[Rows from a 3D modeling dataset]
********

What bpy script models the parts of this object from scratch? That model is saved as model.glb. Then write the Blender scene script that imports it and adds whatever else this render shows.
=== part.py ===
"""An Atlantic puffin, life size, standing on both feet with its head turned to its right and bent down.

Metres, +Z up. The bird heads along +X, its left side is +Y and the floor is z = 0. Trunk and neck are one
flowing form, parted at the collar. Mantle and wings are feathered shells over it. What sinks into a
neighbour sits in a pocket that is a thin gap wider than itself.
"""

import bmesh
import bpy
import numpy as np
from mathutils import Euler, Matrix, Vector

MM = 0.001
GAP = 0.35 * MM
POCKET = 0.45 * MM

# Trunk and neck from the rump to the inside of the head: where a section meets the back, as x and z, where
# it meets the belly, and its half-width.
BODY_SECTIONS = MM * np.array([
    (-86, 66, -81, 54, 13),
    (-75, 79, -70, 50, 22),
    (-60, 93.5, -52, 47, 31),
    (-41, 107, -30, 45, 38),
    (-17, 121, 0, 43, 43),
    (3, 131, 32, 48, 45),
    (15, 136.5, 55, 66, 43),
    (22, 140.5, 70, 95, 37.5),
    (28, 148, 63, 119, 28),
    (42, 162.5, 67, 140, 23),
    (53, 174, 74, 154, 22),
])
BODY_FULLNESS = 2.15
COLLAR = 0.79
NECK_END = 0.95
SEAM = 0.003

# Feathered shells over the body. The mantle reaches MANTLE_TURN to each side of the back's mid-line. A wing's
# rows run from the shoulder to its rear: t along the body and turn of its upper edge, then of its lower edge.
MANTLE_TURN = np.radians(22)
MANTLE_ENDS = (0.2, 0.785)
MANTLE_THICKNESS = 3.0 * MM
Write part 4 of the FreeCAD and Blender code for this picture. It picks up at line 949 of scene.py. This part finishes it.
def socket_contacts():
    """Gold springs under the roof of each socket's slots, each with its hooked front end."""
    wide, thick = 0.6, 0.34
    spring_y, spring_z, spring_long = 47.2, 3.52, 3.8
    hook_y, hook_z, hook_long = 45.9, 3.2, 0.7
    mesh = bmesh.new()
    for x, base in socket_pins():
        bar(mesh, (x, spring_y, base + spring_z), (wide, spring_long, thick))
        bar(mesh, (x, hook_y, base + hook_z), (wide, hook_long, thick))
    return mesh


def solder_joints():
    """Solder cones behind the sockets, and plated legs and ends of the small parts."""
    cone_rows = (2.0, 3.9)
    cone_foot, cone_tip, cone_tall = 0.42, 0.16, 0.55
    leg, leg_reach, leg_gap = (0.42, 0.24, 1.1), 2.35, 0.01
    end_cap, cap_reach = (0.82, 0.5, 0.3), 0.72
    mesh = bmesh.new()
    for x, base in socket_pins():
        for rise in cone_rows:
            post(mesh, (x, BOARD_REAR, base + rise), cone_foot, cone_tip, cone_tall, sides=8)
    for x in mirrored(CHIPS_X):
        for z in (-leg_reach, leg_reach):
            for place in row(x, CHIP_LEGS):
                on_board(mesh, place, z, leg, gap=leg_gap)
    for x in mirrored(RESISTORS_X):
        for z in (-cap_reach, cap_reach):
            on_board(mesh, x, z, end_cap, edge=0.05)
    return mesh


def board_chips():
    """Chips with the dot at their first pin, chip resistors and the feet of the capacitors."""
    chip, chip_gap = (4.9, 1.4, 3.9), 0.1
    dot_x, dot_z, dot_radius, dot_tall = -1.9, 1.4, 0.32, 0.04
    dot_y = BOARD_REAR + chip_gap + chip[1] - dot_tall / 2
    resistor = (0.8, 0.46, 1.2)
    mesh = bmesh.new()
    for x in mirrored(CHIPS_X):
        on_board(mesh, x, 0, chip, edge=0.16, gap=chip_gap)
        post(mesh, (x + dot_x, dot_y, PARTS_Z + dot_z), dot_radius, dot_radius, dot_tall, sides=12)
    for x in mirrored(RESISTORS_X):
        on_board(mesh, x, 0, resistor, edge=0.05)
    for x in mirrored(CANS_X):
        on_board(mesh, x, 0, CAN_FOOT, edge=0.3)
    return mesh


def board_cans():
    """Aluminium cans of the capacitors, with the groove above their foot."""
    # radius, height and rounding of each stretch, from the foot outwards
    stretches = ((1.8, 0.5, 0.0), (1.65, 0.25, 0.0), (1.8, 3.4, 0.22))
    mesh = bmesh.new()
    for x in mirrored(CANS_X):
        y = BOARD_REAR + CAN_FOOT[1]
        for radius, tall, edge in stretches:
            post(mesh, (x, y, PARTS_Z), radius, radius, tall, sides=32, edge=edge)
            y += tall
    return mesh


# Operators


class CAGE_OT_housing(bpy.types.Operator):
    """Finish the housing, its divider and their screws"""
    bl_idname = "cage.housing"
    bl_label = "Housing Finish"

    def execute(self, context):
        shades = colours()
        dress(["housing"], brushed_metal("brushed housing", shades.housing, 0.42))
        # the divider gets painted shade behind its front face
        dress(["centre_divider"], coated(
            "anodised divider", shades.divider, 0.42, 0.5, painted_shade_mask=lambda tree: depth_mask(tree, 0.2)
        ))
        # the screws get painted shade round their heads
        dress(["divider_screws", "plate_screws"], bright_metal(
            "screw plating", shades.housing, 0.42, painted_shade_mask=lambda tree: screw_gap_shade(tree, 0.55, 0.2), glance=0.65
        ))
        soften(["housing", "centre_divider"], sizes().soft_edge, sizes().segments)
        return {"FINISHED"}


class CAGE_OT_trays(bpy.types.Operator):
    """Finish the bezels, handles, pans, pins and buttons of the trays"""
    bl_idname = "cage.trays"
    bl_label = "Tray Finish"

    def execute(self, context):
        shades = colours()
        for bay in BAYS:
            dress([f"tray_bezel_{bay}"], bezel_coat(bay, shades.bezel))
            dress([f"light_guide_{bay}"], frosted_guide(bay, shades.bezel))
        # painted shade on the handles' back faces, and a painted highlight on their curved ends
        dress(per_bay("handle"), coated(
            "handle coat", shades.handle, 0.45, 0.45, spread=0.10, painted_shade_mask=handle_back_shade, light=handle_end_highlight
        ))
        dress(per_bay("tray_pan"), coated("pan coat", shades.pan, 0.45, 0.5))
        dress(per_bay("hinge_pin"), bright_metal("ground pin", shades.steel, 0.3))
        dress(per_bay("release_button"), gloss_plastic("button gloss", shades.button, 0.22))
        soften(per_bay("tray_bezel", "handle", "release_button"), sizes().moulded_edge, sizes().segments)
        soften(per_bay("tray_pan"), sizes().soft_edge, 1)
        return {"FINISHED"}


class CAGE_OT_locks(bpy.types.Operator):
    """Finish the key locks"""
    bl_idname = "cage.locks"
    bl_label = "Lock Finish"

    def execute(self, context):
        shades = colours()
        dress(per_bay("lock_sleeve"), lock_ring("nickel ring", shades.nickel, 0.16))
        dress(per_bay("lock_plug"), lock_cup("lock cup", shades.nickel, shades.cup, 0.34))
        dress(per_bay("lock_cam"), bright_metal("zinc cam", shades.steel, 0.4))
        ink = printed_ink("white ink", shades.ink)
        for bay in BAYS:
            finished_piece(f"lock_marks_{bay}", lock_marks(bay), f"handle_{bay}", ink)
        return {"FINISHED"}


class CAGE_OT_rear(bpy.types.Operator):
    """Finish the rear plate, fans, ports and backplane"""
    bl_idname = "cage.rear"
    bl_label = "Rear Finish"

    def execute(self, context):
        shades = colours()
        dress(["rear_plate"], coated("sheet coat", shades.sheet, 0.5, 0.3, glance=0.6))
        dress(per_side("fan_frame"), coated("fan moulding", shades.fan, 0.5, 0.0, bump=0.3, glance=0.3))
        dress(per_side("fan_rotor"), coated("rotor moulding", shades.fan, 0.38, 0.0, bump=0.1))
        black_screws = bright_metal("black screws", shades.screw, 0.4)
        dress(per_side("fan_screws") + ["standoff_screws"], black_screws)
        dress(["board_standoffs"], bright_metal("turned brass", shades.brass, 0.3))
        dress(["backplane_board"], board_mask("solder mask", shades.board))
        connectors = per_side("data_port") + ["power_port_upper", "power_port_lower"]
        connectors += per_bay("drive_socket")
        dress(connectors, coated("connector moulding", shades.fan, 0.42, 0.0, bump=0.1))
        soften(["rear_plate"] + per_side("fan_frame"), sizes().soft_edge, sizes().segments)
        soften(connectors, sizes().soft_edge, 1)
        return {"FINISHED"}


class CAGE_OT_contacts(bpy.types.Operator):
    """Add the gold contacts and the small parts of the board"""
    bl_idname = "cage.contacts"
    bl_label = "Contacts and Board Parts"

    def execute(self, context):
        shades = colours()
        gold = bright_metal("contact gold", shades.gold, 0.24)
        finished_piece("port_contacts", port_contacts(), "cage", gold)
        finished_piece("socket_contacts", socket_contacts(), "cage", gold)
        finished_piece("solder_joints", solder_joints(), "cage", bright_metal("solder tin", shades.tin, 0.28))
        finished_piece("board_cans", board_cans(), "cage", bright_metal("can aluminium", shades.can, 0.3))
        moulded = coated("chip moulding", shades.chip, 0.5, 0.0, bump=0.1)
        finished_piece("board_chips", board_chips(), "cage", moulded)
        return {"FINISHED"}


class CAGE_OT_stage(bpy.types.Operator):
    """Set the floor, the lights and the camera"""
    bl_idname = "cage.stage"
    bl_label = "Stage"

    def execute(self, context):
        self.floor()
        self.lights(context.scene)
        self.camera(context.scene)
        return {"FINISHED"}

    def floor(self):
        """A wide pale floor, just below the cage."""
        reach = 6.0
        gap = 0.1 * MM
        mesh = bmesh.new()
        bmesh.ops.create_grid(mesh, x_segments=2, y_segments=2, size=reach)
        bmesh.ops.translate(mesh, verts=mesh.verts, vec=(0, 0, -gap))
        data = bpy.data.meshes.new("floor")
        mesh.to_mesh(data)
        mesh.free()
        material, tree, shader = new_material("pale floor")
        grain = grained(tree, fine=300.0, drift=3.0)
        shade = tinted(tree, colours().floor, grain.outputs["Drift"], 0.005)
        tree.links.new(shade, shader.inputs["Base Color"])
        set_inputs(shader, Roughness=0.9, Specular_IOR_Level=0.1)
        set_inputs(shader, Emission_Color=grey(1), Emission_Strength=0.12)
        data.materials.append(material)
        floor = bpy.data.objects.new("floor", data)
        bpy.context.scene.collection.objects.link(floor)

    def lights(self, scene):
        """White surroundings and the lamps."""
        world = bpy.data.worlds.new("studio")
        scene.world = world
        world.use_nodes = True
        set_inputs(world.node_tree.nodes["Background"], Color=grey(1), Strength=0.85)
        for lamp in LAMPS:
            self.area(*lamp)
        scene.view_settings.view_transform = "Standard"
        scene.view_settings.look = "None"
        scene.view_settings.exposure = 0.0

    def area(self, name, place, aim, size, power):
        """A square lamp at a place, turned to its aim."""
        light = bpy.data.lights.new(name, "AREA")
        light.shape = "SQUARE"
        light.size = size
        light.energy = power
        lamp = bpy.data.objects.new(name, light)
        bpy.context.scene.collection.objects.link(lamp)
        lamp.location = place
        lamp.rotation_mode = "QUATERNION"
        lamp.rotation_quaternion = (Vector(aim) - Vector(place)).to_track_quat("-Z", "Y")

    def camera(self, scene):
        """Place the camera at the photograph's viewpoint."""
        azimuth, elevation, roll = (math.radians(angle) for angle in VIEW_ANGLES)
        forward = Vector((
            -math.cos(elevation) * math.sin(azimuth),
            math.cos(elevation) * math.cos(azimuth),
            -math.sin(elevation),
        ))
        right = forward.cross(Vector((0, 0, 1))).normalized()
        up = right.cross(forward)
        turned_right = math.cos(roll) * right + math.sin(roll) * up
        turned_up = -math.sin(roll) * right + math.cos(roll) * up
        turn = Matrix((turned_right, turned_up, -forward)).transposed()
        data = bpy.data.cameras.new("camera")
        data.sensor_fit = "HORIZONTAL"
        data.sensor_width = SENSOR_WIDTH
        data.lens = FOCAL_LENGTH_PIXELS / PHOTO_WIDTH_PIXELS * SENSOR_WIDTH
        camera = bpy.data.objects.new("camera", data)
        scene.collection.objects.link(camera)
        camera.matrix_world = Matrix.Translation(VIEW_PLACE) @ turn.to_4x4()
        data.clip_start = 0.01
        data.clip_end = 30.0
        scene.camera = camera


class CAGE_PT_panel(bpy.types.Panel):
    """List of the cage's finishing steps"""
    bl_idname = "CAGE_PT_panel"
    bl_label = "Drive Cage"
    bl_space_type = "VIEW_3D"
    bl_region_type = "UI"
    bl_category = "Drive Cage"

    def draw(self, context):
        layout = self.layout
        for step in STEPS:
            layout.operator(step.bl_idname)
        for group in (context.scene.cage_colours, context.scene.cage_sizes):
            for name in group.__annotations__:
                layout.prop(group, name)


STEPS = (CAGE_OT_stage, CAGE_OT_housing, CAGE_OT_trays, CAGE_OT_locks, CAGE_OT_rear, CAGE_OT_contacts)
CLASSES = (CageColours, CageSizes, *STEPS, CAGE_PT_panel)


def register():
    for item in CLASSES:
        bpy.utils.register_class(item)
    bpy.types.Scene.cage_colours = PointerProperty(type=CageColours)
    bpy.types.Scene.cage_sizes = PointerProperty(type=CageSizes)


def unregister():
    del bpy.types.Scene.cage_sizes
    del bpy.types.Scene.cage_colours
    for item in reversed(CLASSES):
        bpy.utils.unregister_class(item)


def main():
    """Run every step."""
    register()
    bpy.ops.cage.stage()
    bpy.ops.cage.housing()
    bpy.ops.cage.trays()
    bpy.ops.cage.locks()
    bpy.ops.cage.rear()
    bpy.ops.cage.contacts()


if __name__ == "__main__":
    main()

********

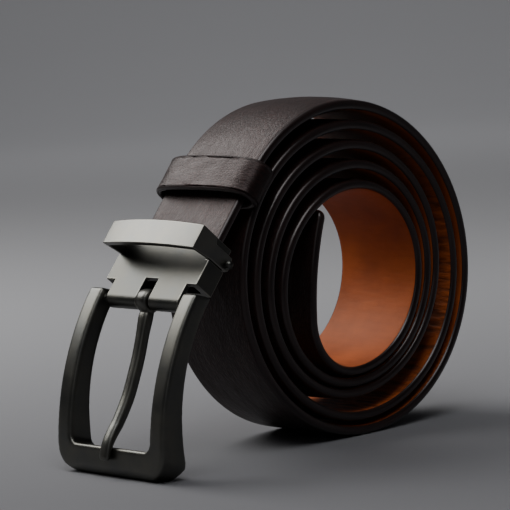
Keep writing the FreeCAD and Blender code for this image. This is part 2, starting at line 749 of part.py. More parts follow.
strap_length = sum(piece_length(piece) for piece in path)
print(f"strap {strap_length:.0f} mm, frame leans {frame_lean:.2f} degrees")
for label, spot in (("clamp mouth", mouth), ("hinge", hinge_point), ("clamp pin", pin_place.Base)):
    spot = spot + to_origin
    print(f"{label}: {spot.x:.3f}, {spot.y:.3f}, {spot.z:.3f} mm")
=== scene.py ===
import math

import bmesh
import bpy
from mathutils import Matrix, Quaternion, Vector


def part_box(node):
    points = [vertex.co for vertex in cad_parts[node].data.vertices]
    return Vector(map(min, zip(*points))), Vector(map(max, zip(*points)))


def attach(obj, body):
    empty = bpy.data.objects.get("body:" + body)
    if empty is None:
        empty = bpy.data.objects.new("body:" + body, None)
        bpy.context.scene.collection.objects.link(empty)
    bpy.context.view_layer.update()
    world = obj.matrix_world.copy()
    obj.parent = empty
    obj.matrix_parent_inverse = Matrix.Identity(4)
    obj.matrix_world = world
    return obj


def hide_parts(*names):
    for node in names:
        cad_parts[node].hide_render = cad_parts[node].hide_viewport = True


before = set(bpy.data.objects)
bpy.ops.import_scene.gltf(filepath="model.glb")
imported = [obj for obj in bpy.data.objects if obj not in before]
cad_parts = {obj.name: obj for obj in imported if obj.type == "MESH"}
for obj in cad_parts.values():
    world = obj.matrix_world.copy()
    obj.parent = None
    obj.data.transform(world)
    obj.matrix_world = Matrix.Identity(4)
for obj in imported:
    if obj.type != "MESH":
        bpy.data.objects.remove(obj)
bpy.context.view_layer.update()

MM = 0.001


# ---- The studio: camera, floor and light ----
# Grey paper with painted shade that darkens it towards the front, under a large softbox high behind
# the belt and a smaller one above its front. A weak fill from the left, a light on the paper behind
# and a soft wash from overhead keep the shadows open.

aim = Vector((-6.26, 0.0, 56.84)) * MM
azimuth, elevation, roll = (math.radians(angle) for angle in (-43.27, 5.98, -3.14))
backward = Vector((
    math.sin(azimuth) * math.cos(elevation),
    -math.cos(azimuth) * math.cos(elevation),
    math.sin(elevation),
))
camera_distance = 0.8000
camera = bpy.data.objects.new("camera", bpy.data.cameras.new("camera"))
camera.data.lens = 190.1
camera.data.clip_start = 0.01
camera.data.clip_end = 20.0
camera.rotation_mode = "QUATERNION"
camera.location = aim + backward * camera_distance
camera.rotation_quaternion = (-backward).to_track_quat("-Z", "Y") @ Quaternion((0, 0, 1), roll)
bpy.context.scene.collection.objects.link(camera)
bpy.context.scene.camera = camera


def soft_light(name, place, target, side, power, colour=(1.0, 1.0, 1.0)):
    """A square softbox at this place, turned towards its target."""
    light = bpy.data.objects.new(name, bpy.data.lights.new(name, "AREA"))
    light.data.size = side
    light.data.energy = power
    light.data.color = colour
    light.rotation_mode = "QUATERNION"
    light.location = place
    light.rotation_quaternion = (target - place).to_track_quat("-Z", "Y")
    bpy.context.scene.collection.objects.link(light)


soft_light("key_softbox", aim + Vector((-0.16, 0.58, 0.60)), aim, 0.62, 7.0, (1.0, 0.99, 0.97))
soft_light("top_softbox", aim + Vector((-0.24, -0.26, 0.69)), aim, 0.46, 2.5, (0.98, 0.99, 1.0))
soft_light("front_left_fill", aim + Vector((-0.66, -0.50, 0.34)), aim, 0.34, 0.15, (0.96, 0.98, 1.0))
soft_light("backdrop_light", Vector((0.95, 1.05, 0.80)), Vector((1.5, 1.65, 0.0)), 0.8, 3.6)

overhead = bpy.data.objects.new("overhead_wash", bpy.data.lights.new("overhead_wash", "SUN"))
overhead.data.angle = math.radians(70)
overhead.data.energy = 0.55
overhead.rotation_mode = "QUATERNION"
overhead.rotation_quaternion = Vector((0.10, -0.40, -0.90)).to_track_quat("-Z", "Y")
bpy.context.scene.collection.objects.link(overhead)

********

Aim of the task:
Above are the records. Copy the lines beginning at the one that has "strap_length = sum(piece_length(piece)" and ending with the one that has "bpy.data.objects.remove(obj)", unchanged.

Written reply:
strap_length = sum(piece_length(piece) for piece in path)
print(f"strap {strap_length:.0f} mm, frame leans {frame_lean:.2f} degrees")
for label, spot in (("clamp mouth", mouth), ("hinge", hinge_point), ("clamp pin", pin_place.Base)):
    spot = spot + to_origin
    print(f"{label}: {spot.x:.3f}, {spot.y:.3f}, {spot.z:.3f} mm")
=== scene.py ===
import math

import bmesh
import bpy
from mathutils import Matrix, Quaternion, Vector


def part_box(node):
    points = [vertex.co for vertex in cad_parts[node].data.vertices]
    return Vector(map(min, zip(*points))), Vector(map(max, zip(*points)))


def attach(obj, body):
    empty = bpy.data.objects.get("body:" + body)
    if empty is None:
        empty = bpy.data.objects.new("body:" + body, None)
        bpy.context.scene.collection.objects.link(empty)
    bpy.context.view_layer.update()
    world = obj.matrix_world.copy()
    obj.parent = empty
    obj.matrix_parent_inverse = Matrix.Identity(4)
    obj.matrix_world = world
    return obj


def hide_parts(*names):
    for node in names:
        cad_parts[node].hide_render = cad_parts[node].hide_viewport = True


before = set(bpy.data.objects)
bpy.ops.import_scene.gltf(filepath="model.glb")
imported = [obj for obj in bpy.data.objects if obj not in before]
cad_parts = {obj.name: obj for obj in imported if obj.type == "MESH"}
for obj in cad_parts.values():
    world = obj.matrix_world.copy()
    obj.parent = None
    obj.data.transform(world)
    obj.matrix_world = Matrix.Identity(4)
for obj in imported:
    if obj.type != "MESH":
        bpy.data.objects.remove(obj)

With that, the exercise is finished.